Our other task for the weekend is to determine whether or not to replace the hot water heater while we're at it. I'm sort of inclined to given that they're messing with those pipes already, I was supposed to replace it ten years ago when I bought the house, and we've saved a lot of money already on this project. Plus, sometimes I hear rattling in the attic when I turn the water on. If so, we need to buy the hot water heater this weekend so they can install it on Monday when they do the rest of the plumbing job.

Monday and Tuesday are supposedly the rough-ins on the plumbing and electrical (assuming that one of the two people coming in on Monday can move that quickly on electrical) and on Wednesday, David is coming back for the drywall and tiling. We think we have a pretty straight forward drywall job, and the tiling will just be the whole room, which is pretty square and won't require too many strange cuts, aside from two holes near the island for electrical outlets.
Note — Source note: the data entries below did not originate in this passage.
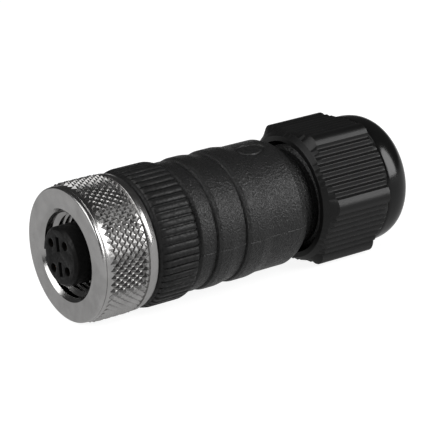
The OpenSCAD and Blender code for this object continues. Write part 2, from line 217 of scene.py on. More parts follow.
def place(obj, body, slot, material, *nodes):
    """Gives a finished piece its material and its body, and hides the CAD nodes that it stands for; the slot is not
    used.
    """
    obj.data.materials.clear()
    obj.data.materials.append(material)
    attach(obj, body)
    if nodes:
        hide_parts(*nodes)
    return obj


# ---- Geometry Nodes -----------------------------------------------------------


def socket(tree, name, kind, default=None, minimum=None):
    """Adds a named input to a node tree."""
    item = tree.interface.new_socket(name=name, in_out="INPUT", socket_type=kind)
    if default is not None:
        item.default_value = default
    if minimum is not None:
        item.min_value = minimum
    return item


def ring_tree():
    """Node tree that stands copies of an object in staggered rings round the X axis."""
    name = "Rings of copies"
    if name in bpy.data.node_groups:
        return bpy.data.node_groups[name]
    tree = bpy.data.node_groups.new(name, "GeometryNodeTree")
    socket(tree, "Geometry", "NodeSocketGeometry")
    socket(tree, "Copy", "NodeSocketObject")
    socket(tree, "Count", "NodeSocketInt", 12, 1)
    socket(tree, "Rows", "NodeSocketInt", 1, 1)
    socket(tree, "First row", "NodeSocketFloat", 0.0)
    socket(tree, "Row pitch", "NodeSocketFloat", 0.001)
    socket(tree, "Radius", "NodeSocketFloat", 0.01)
    socket(tree, "Material", "NodeSocketMaterial")
    tree.interface.new_socket(name="Geometry", in_out="OUTPUT", socket_type="NodeSocketGeometry")
    nodes, link = tree.nodes, tree.links.new
    given = nodes.new("NodeGroupInput")
    result = nodes.new("NodeGroupOutput")

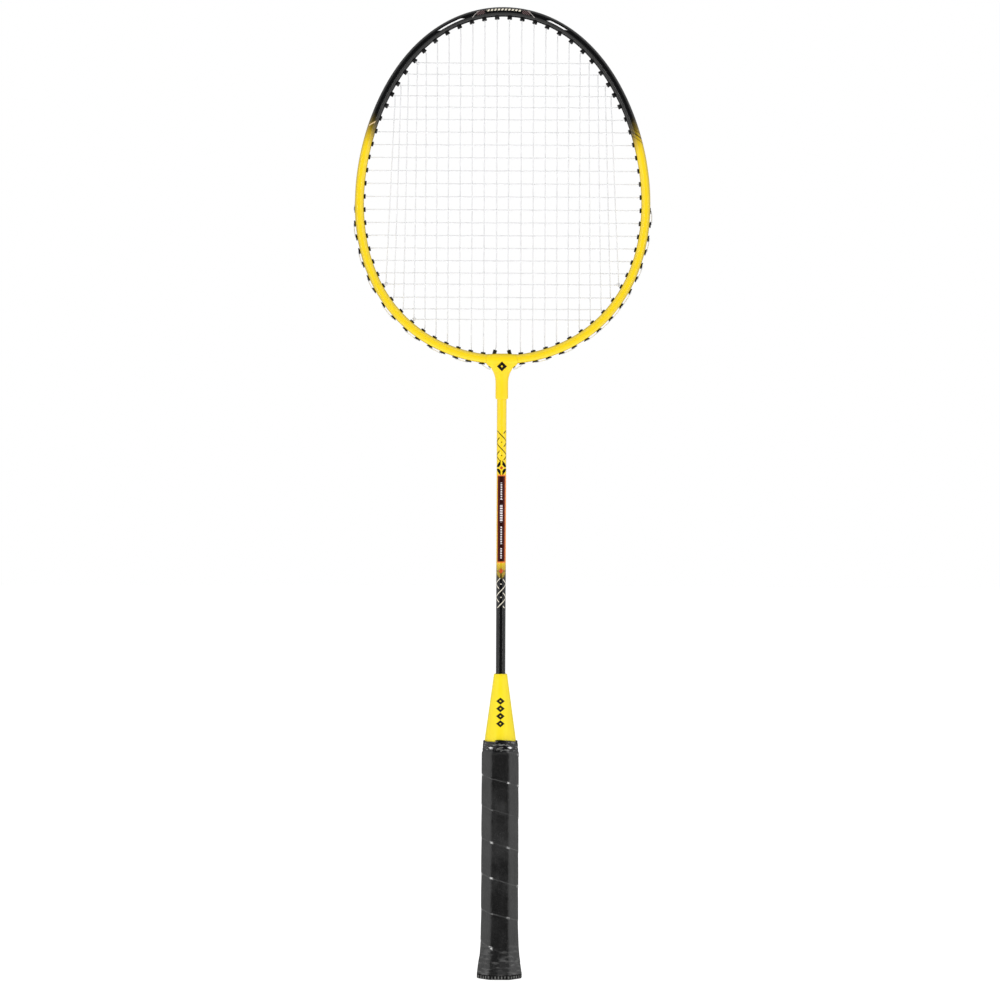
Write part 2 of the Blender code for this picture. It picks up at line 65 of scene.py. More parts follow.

Next week, I'll need to buy a bunch of drywall, some insulation sheets, tape, drywall mud, drywall screws, backerboard for the tile, mortar, grout, sealers, etc. Right now, I'm estimating about $700 at Home Depot, but who knows what random unexpected purchases I'll be making in addition to what I'm expecting.

Sometime the week after, we'll make the IKEA buy, grateful that their Kitchen Event sale started on Wednesday and will go until mid-August. And the installation of cabinets will begin! After that, we have to call the countertop people to install that, and while we wait for that installation, Graham and I will work on the backsplash.

Then paint, touch ups and finish work, and we can move back into the kitchen! I'm guessing it will be five weeks total, though we're hoping for four. Week one has been EXTREMELY productive, even with the holiday that sort of screwed us contractor-wise in the middle.